Trump’s Ambiguity Allows Iran to Shape the Narrative
The issue is not simply whether Trump’s claims are accurate or overstated. It is that the speech reflects a deeper absence of strategic coherence. Throughout the conflict, the Trump administration has not consistently articulated a stable set of objectives or a clear pathway to achieving them. Instead, it has alternated between different messages — near-victory, imminent escalation, possible negotiation — without fully integrating them into a single framework. This has left multiple audiences, both inside and outside the region, with the same basic question, which President Masoud Pezeshkian posed bluntly in an open letter to the American public: “Exactly which of the American people’s interests are truly being served by this war?”
Iranian officials have increasingly framed the war not as a conflict involving the Iranian or even the American people, but as a war driven by narrower interests — whether as a favor to Israel’s leadership, a product of Washington’s security establishment, or an extension of economic interests tied to the global arms and energy industries.
Such statements are, of course, politically charged and deeply contested.

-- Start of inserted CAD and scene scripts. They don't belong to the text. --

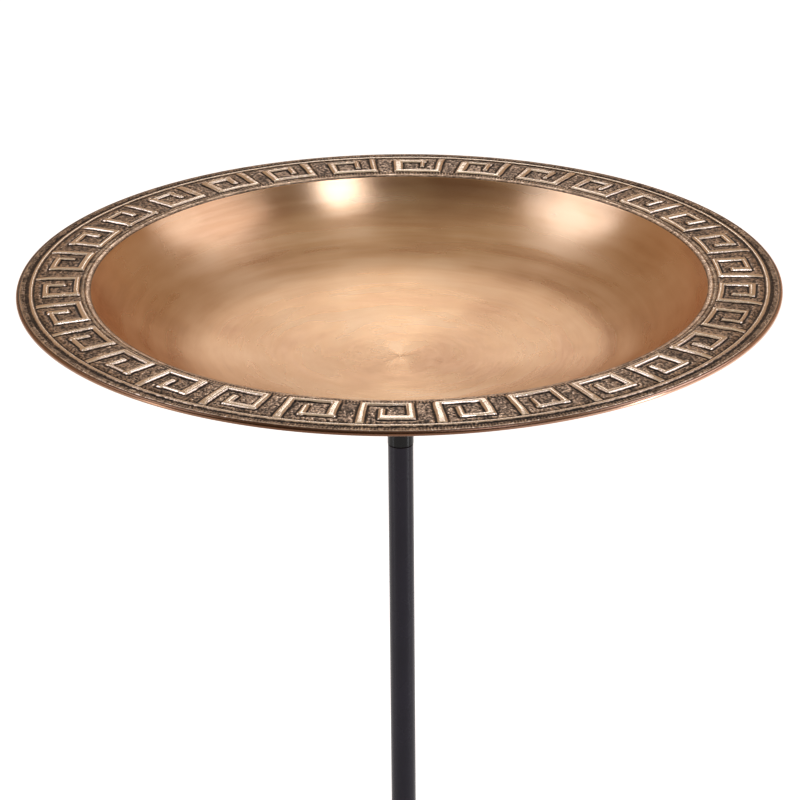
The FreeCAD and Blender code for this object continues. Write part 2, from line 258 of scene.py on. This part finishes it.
# The key pattern's bars in one unit: start and end along the pitch, outer and inner across the field.
KEY_BARS = {
    "long_leg": (0.000, 0.098, -0.05, 1.00),
    "inner_bar": (0.000, 0.730, 0.875, 1.00),
    "short_leg": (0.625, 0.735, 0.20, 1.00),
    "outer_bar": (0.262, 0.735, 0.20, 0.325),
    "hook": (0.262, 0.347, 0.20, 0.69),
}
BAR_SCATTER = (0.008, 0.008, 0.015, 0.015)   # spread of those four places from unit to unit
KEY_CORNER = 0.8 * MM
KEY_FLANK = 1.8 * MM         # the bars' sides are rounded over this distance
KEY_STRAY_ALONG = 0.45 * MM  # how far the pattern wanders from its place, round the rim
KEY_STRAY_ACROSS = 0.5 * MM

MOAT_OFFSET = 0.65 * MM      # a sunk line runs round the bars' feet, this far off them
MOAT_WIDTH = 0.85 * MM
MOAT_DEPTH = 0.40 * MM
PEBBLE = 1.4 * MM            # the field's ground is covered in small domes of this size
PEBBLE_RISE = 0.28 * MM
RIDGE_STRAY = 0.25 * MM
RIDGE_RISE = 0.95 * MM
BAND_RISE = 0.55 * MM
RING_LAP = 0.3 * MM          # neighbouring rings reach this far into each other
TOP_MARGIN = 0.01 * MM       # the relief stays this far below the rim's top
CUP = 0.30 * MM              # a place this far below those around it counts as fully hollow

MILLING_BEADS = 760
MILLING_BASE = 2.35 * MM     # below the rim's top
MILLING_RISE = 0.95 * MM
TEETH = 620
TOOTH_SINK = 0.1 * MM
TOOTH_RISE = 0.70 * MM
STEPS_PER_BEAD = 5           # columns of mesh for each bead or tooth


def bar_distance(x, y, bar, pitch, depth):
    """Signed distance to one bar, negative inside it."""
    start, end, outer, inner = bar
    half_x = (end - start) * pitch / 2 - KEY_CORNER
    half_y = (inner - outer) * depth / 2 - KEY_CORNER
    dx = np.abs(x - (start + end) / 2 * pitch) - half_x
    dy = np.abs(y - (outer + inner) / 2 * depth) - half_y
    outside = np.hypot(np.maximum(dx, 0), np.maximum(dy, 0))
    return outside + np.minimum(np.maximum(dx, dy), 0) - KEY_CORNER


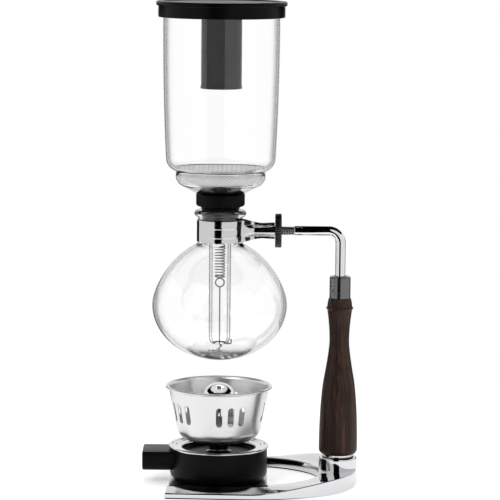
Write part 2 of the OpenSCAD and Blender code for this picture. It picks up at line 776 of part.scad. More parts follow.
module filter_cloth() color(cotton) on_glass() {
    crown_r = filter_top_d / 2;
    outer = concat(
        [[0, cloth_foot], [cup_flat, cloth_foot + 0.6]],
        bend([cup_low_r - 1.4, cup_z - 3.9], [cloth_r, cup_z - 2], [cloth_r, cup_z + 1], 5),
        bend([cloth_r - 0.2, cup_z + 2.4], [cloth_r - 0.9, cloth_top], [crown_r, cloth_top], 5),
        [[0, cloth_top]]
    );
    difference() {
        rotate_extrude() polygon(outer);
        translate([0, 0, plate_z - 0.1]) cylinder(h = plate_t + 0.2, r = plate_r + 0.2);
    }
}

module filter_nut() color(dark_steel) on_glass() {
    head_z = stop_top + 1.6;
    profile = [
        [0, spring_top - 6], [shank_r - 0.4, spring_top - 6], [shank_r, spring_top - 5.4],
        [shank_r, spring_top + 0.1], [knob_r - 0.8, spring_top + 0.1], [knob_r, spring_top + 0.9],
        [knob_r, head_z], [knob_r - 0.8, cloth_foot], [0, cloth_foot]
    ];
    rotate_extrude() polygon(profile);
}

// Section of the spring's wire after a number of turns
function coil(turn, n) =
    let(r = spring_d / 2 - spring_wire_d / 2, w = spring_wire_d / 2,
        a = 360 * turn,
        z = mix(spring_foot + w, spring_top - w, turn / spring_turns))
    [for (i = [0:n - 1]) let(b = -360 * i / n)
        [(r + w * cos(b)) * cos(a), (r + w * cos(b)) * sin(a), z + w * sin(b)]];

module filter_spring() color(steel) on_glass() {
    per_turn = 9;
    loft([for (i = [0:spring_turns * per_turn]) coil(i / per_turn, 6)]);
}

// ---- Lid ----

module lid_cap() color(black_plastic) on_glass() {
    rib_out_r = barrel_top - glass_t - 0.7;
    profile = concat(
        [[0, ceiling_z], [tube_r + fit_gap, ceiling_z], [tube_r + fit_gap, ceiling_z - 5]],
        [[tube_r + 2, ceiling_z - 5], [tube_r + 2.6, ceiling_z]],
        [[rib_out_r - 2, ceiling_z], [rib_out_r - 2, ceiling_z - 5]],
        [[rib_out_r, ceiling_z - 5], [rib_out_r, ceiling_z], [skirt_in, ceiling_z], [skirt_in, lid_foot]],
        [[skirt_out - 0.5, lid_foot], [skirt_out, lid_foot + 0.5]],
        [[skirt_out, lid_top - 3.4], [flange_r - 0.5, lid_top - 3.2]],
        arc([flange_r - 1.2, lid_top - 1.2], 1.2, 0, 90, 5),
        [[flange_r - 4.4, lid_top], [flange_r - 5.2, lid_top - 0.8], [0, lid_top - 0.8]]
    );
    rotate_extrude() polygon(profile);
}

module stand_tube() color(tube_grey) on_glass() {
    foot = ceiling_z - tube_len;
    profile = [
        [tube_r - tube_t, foot + 0.4], [tube_r - tube_t + 0.4, foot], [tube_r + 0.1, foot],
        [tube_r + 0.4, foot + 0.4], [tube_r + 0.4, foot + 1.4], [tube_r, foot + 1.8],
        [tube_r, ceiling_z], [tube_r - tube_t, ceiling_z]
    ];
    rotate_extrude() polygon(profile);
}

// ---- Burner ----

module burner_housing() color(black_plastic) on_glass() {
    corner = 5.8;
    half = tab_w / 2;
    tab_section = concat(
        arc([half - corner, tab_z + corner], corner, -90, 0, 6),
        arc([half - 0.8, tab_z + tab_h - 0.8], 0.8, 0, 90, 3),
        arc([-half + 0.8, tab_z + tab_h - 0.8], 0.8, 90, 180, 3),
        arc([-half + corner, tab_z + corner], corner, 180, 270, 6)
    );
    wall = concat(
        [[0, housing_z]],
        arc([housing_r - housing_edge, housing_z + housing_edge], housing_edge, -90, 0, 8),
        [[housing_r, housing_top], [0, housing_top]]
    );
    difference() {
        union() {
            rotate_extrude() polygon(wall);
            translate([-tab_reach, 0, 0]) rotate([90, 0, 90])
                linear_extrude(tab_reach - housing_r + housing_t + 4) polygon(tab_section);
        }
        translate([0, 0, housing_z + housing_t]) cylinder(h = housing_h, r = housing_r - housing_t);
    }
}

module fuel_tank() color(steel) on_glass() {
    r = tank_r;
    profile = [
        [0, tank_z], [r - 3, tank_z], [r - 1, tank_z + 0.8], [r, tank_z + 3], [r, tank_top_z - 3],
        [r - 0.8, tank_top_z], [wick_tube_r + fit_gap, tank_top_z],
        [wick_tube_r + fit_gap, tank_top_z - sheet_t], [r - 1.4, tank_top_z - sheet_t],
        [r - sheet_t, tank_top_z - 3.3], [r - sheet_t, tank_z + 3.3], [r - 1.6, tank_z + 1.5],
        [r - 3.2, tank_z + sheet_t], [0, tank_z + sheet_t]
    ];
    rotate_extrude() polygon(profile);
}

// Pressed top: a rolled edge over the housing, a sloping flange and a deep dish
module tank_top() color(chrome) on_glass() {
    edge = housing_r + ring_out;
    t = sheet_t;
    upper = concat(
        arc([edge - 0.9, housing_top + 0.7], 0.9, -30, 90, 4),
        [[edge - 2.6, housing_top + 1.5], [dish_r + 1.8, housing_top + 0.2]],
        [[dish_r + 0.7, housing_top - 0.7], [dish_r, dish_z + 1], [dish_r - 1, dish_z]],
        [[wick_tube_r + fit_gap, dish_z]]
    );
    lower = [
        [wick_tube_r + fit_gap, dish_z - t], [dish_r - 0.6, dish_z - t], [dish_r + t, dish_z + 0.6],
        [dish_r + t + 0.7, housing_top - 1.1], [dish_r + 2.2, housing_top - 0.6], [edge - 3.8, housing_top],
        [edge - 0.2, housing_top]
    ];
    rotate_extrude() polygon(concat(upper, lower));
}

// Collar on the dish, with the flange on which the bowl stands
module burner_neck() color(black_plastic) on_glass() {
    r = burner_neck_d / 2;
    bore = wick_tube_r + fit_gap;
    profile = concat(
        [[bore, dish_z], [r + 2.6, dish_z], [r + 2.6, dish_z + 1.2]],
        [[r, dish_z + 1.8], [r, burner_seat - 3.4]],
        bend([r + 0.2, burner_seat - 2.6], [r + 1.6, burner_seat - 1.2],
            [seat_d / 2 - 0.4, burner_seat - 1.2], 4),
        [[seat_d / 2, burner_seat - 0.8], [seat_d / 2, burner_seat], [bore, burner_seat]]
    );
    rotate_extrude() polygon(profile);
}

module wick_tube() color(brass) on_glass() {
    profile = [
        [wick_r + fit_gap, tank_top_z - 9], [wick_tube_r, tank_top_z - 9], [wick_tube_r, collar_z],
        [collar_r - 0.3, collar_z], [collar_r, collar_z + 0.3], [collar_r, collar_z + collar_t],
        [wick_tube_r, collar_z + collar_t], [wick_tube_r, collar_z + wick_head - 0.4],
        [wick_tube_r - 0.4, collar_z + wick_head], [wick_r + fit_gap, collar_z + wick_head]
    ];
    rotate_extrude() polygon(profile);
}

module wick() color(cotton) on_glass() {
    foot = tank_z + sheet_t + 0.3;
    top = collar_z + wick_head + 3;
    profile = [[0, foot], [wick_r, foot], [wick_r, top - 0.8], [wick_r - 0.8, top], [0, top]];
    rotate_extrude() polygon(profile);
}

// Side of the bowl from the hole in its bottom to the rolled rim, moved in by the sheet
function bowl_side(wall) =
    let(lean = atan((bowl_wall_top - bowl_low) / (bowl_h - bowl_corner - 2)),
        centre = [bowl_low - bowl_corner, bowl_z + bowl_corner])
    concat(
        [[bowl_hole, bowl_z + wall]],
        arc(centre, bowl_corner - wall, -90, -lean, 9),
        [[bowl_wall_top - wall / cos(lean), bowl_top - 2.7]],
        bend([bowl_wall_top + 0.05 - wall, bowl_top - 2.3],
            [bowl_wall_top + 0.3 - wall, bowl_top - 1.6],
            [bowl_wall_top + 0.9 - wall * 0.6, bowl_top - 0.9 + wall * 0.7], 3)
    );

// Upright slot with round ends, cut outwards from the axis
module slot() {
    low = bowl_z + slot_rise + slot_w / 2;
    high = bowl_z + slot_rise + slot_len - slot_w / 2;
    for (z = [low, high])
        translate([bowl_hole + 4, 0, z]) rotate([0, 90, 0]) cylinder(h = bowl_d / 2, d = slot_w);
    translate([bowl_hole + 4, -slot_w / 2, low]) cube([bowl_d / 2, slot_w, high - low]);
}

module wind_bowl() color(steel) on_glass() {
    difference() {
        union() {
            rotate_extrude() polygon(concat(bowl_side(0), flip(bowl_side(sheet_t))));
            rotate_extrude() translate([bowl_d / 2 - bead_rim, bowl_top - bead_rim]) circle(r = bead_rim);
        }
        for (group = [0:slot_groups - 1]) for (i = [0:slots_per_group - 1])
            let(turn = first_group - 90 + group * 360 / slot_groups, side = i - (slots_per_group - 1) / 2)
                rotate([0, 0, turn + side * slot_pitch]) slot();
    }
}

module snuffer_cap() color(chrome) on_glass() {
    dome_z = cap_z + cap_skirt;
    outer = concat([[cap_r, cap_z]], arc([0, dome_z], cap_r, 0, 90, 16));
    inner = concat([[cap_r - cap_t, cap_z]], arc([0, dome_z], cap_r - cap_t, 0, 90, 16));
    rotate_extrude() polygon(concat(outer, flip(inner)));
}

base_frame();
base_pad();
base_tray();
tray_screws();
base_bolt();
base_washer();
wooden_handle();
ferrule();
support_arm();
thumb_nut();
flask_glass();
clamp_band();
upper_chamber();
rubber_stopper();
hook_wire();
bead_chain();
filter_plate();
filter_cloth();
filter_nut();
filter_spring();
lid_cap();
stand_tube();
burner_housing();
fuel_tank();
tank_top();
burner_neck();
wick_tube();
wick();
wind_bowl();
snuffer_cap();
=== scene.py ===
# %% [markdown]
# # A siphon coffee maker
# A siphon stands on a horseshoe base. Its flask hangs from a bent rod, its upper chamber plugs into the
# flask, and a burner stands below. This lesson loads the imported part, makes every piece that shows as a
# smooth surface from numbers, gives each one the material of the real thing, and lights it in a white studio.

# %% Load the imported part
import math
import bmesh
import bpy
import numpy as np
from mathutils import Matrix, Vector


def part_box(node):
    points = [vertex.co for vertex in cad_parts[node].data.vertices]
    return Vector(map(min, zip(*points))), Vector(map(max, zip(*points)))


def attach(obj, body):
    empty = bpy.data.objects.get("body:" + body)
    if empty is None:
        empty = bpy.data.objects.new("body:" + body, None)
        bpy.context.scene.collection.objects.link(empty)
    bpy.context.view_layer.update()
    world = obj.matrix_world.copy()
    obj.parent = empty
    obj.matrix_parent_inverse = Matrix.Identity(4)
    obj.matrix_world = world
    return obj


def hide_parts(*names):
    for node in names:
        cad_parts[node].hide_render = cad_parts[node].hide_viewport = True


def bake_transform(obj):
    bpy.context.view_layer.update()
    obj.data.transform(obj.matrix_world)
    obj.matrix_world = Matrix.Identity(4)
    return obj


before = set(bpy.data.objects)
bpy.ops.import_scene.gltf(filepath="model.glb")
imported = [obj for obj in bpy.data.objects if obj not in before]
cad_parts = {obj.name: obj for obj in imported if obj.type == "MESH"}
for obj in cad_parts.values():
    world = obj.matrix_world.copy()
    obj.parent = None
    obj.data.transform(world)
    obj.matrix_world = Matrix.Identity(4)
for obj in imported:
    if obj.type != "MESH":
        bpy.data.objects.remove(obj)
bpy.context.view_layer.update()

scene = bpy.context.scene

# %% [markdown]
# The camera comes first, so that everything later can be judged through it. A long lens from about two metres
# away gives the flat perspective of a catalogue picture. The lens looks a little down on the table, because
# it stands slightly higher than the lid.

# %% Camera
CAMERA_AT, CAMERA_PITCH, CAMERA_ROLL = Vector((-0.0669, -1.9, 0.4233)), 7.47, 0.52
camera_data = bpy.data.cameras.new("camera")
camera_data.sensor_width, camera_data.lens = 36, 186.65
camera = bpy.data.objects.new("camera", camera_data)
turned = (Matrix.Rotation(math.radians(90 - CAMERA_PITCH), 4, "X")
          @ Matrix.Rotation(math.radians(CAMERA_ROLL), 4, "Z"))
camera.matrix_world = Matrix.Translation(CAMERA_AT) @ turned
scene.collection.objects.link(camera)
scene.camera = camera
scene.view_settings.view_transform = "Standard"
print("camera", tuple(round(v, 3) for v in CAMERA_AT), "lens", camera_data.lens)

# %% [markdown]
# ## Tools for shapes
# Almost every piece of a siphon is turned, blown or spun, so it is a closed outline carried round an axis.
# The outline could be drawn as a curve and spun with a modifier. Working out the grid of points in numpy is
# as short, and it leaves the point order, and so the side that faces out, under control. All sizes are in
# millimetres.

# %% Outlines
MM, POT_X = 0.001, -0.089  # a millimetre, and the place of the pot's axis, in metres
POT = POT_X * 1000


def arc(centre, radius, start, end, steps):
    """Points of a circle round centre: each angle runs evenly from start to end, in degrees."""
    a = np.radians(np.linspace(start, end, steps + 1))
    return np.stack([centre[0] + radius * np.cos(a), centre[1] + radius * np.sin(a)], axis=1)


def bend(first, pull, last, steps):
    """Curve from first to last that leans towards pull: the three weighed by (1-t)^2, 2t(1-t) and t^2. Arrays
    of points give as many curves."""
    first, pull, last = (np.array(point, float)[..., None, :] for point in (first, pull, last))
    t = np.linspace(0, 1, steps + 1)[:, None]
    return (1 - t) ** 2 * first + 2 * t * (1 - t) * pull + t**2 * last


def outline(*parts):
    """Joins points and curves into one closed outline of (radius, height) that runs anticlockwise."""
    points = np.concatenate([np.atleast_2d(np.array(part, float)) for part in parts])
    points = points[np.linalg.norm(points - np.roll(points, 1, axis=0), axis=1) > 1e-4]
    r, z = points.T
    return points if np.sum(r * np.roll(z, -1) - np.roll(r, -1) * z) > 0 else points[::-1]


def ease(t):
    """0 to 1 with a soft start and end: half of one minus the cosine of half a turn times t."""
    return (1 - np.cos(np.pi * np.clip(t, 0, 1))) / 2


def xyz(x, y, z):
    """Points from their coordinates, each of which may be a single number, a row or a column of the grid."""
    return np.stack(np.broadcast_arrays(x, y, z), axis=-1)


def around(steps):
    """The angles of a full turn in even steps, as a column."""
    return np.linspace(0, 2 * np.pi, steps, endpoint=False)[:, None]


print("outline of a 2 mm disc:", outline([0, 0], [1, 0], [1, 1], [0, 1]).tolist())

# %% Meshes from grids


def grid_faces(rows, columns, wrap_rows=False, wrap_columns=False, start=0):
    """Quads between neighbours of a rows by columns grid, whose points are numbered row by row from start."""
    i = np.arange(rows if wrap_rows else rows - 1)[:, None]
    j = np.arange(columns if wrap_columns else columns - 1)[None, :]
    i2, j2 = (i + 1) % rows, (j + 1) % columns
    quads = np.stack([i * columns + j, i2 * columns + j, i2 * columns + j2, i * columns + j2], axis=-1)
    return quads.reshape(-1, 4) + start


print("the one quad of a 2 by 2 grid:", grid_faces(2, 2).tolist())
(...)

But they are not insignificant. They speak to a broader contest over the meaning of the war.
By failing to define its purpose in a way that resonates beyond immediate military objectives, Washington risks reinforcing the very argument it seeks to undermine. The Islamic Republic has long relied on the claim that external pressure is not about reform, rights, or regional stability, but about power, control, and coercion. In the absence of a clearly articulated alternative, that claim gains traction.
Trump’s speech was intended to project control over a war entering its second month. Instead, it underscored how much remains undefined. And in that ambiguity — between declared success and continued escalation, between denial of regime change and absence of political end state — the United States has left space for its adversary to shape the narrative of the conflict in ways that may prove as consequential as events on the battlefield itself.